O Procurador Regional dos Direitos do Cidadão, Maurício Pessutto, afirmou que o MPF em Santa Catarina possui um inquérito civil público sobre o caso. Ele requereu cópia do laudo à CNV para instruir o ICP. “É um valor nacional, que dentro da CNV, exista uma equipe que permita o acesso à prova tão relevante”, afirmou.
HISTÓRICO – Higino Pio é o único preso político catarinense morto em uma dependência pública naquele Estado. Outros catarinenses atingidos pela repressão política morreram ou desapareceram em outros Estados do Brasil ou no exterior.
Higino Pio foi o primeiro prefeito de Balneário Camboriú, eleito em 1965, pelo PSD, logo após a criação do município, que havia sido desmembrado de Camboriú. Em fevereiro de 1969, na quarta-feira de cinzas, ele e alguns funcionários da prefeitura foram presos por agentes da Polícia Federal e levados para a Escola de Aprendizes Marinheiros de Florianópolis. Após prestarem depoimento, todos foram soltos, exceto Higino Pio, que permaneceu incomunicável. No dia 3 de março, a família foi notificada de sua morte. A versão das autoridades foi suicídio.

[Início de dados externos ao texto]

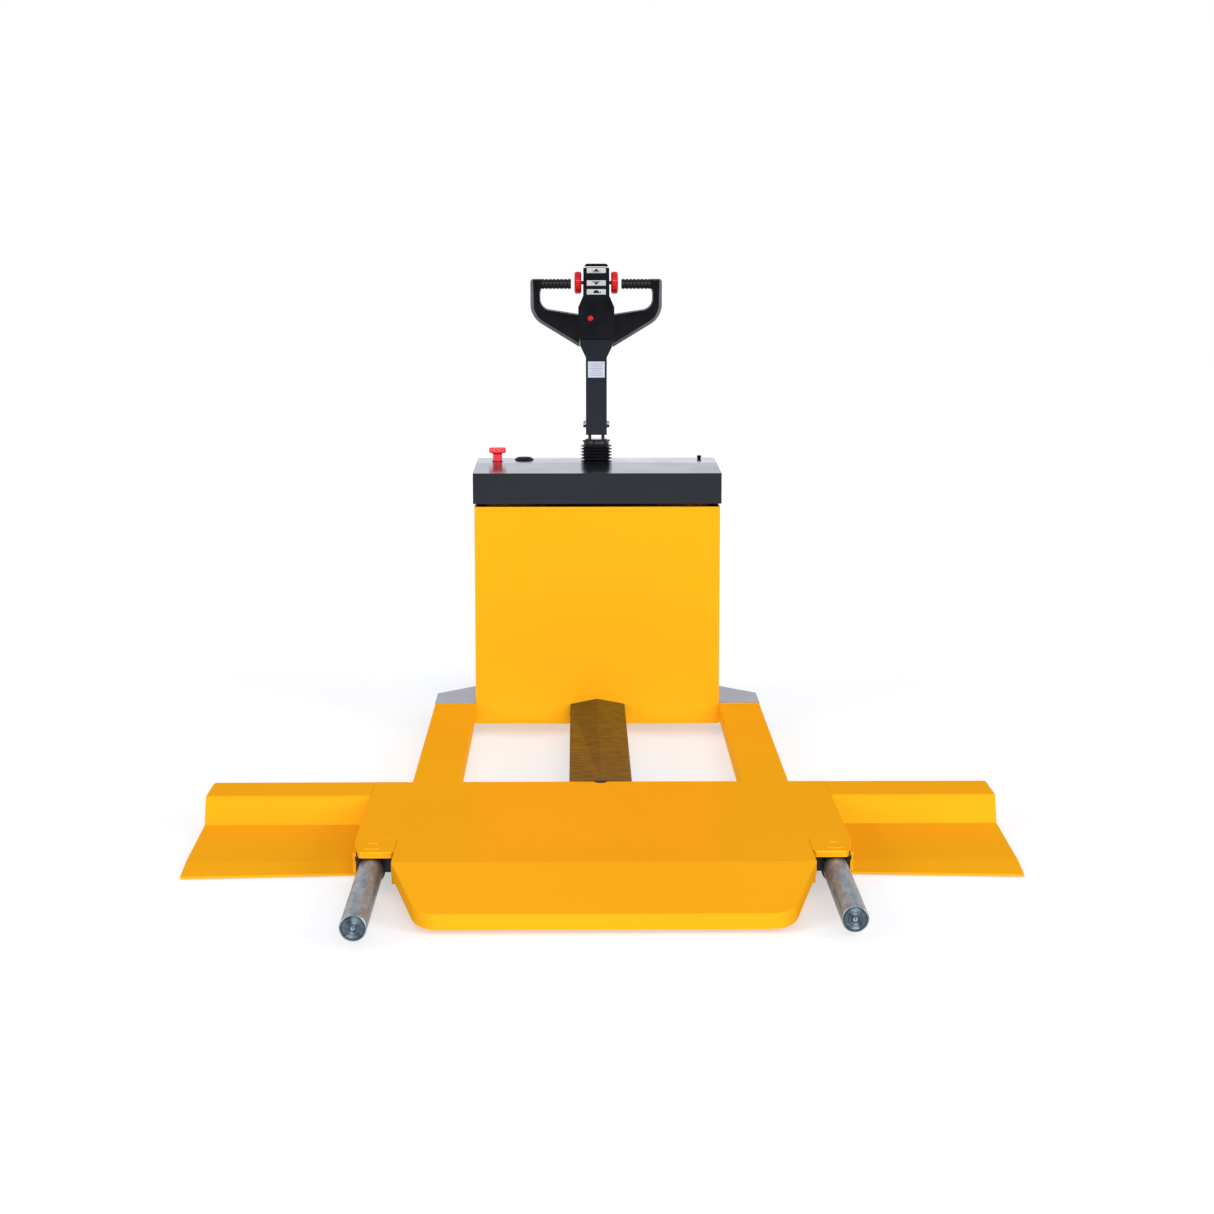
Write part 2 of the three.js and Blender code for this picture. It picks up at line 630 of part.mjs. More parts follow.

Em novembro passado, a Comissão Estadual da Verdade realizou audiência pública em Itajaí sobre os efeitos da ditadura na região e colheu depoimentos sobre o caso do prefeito de Balneário Camboriú. Uma perícia do caso Higino Pio era uma reivindicação do Coletivo Catarinense de Memória, Verdade e Justiça desde a promulgação da lei que criou a Comissão Nacional da Verdade, em 2011.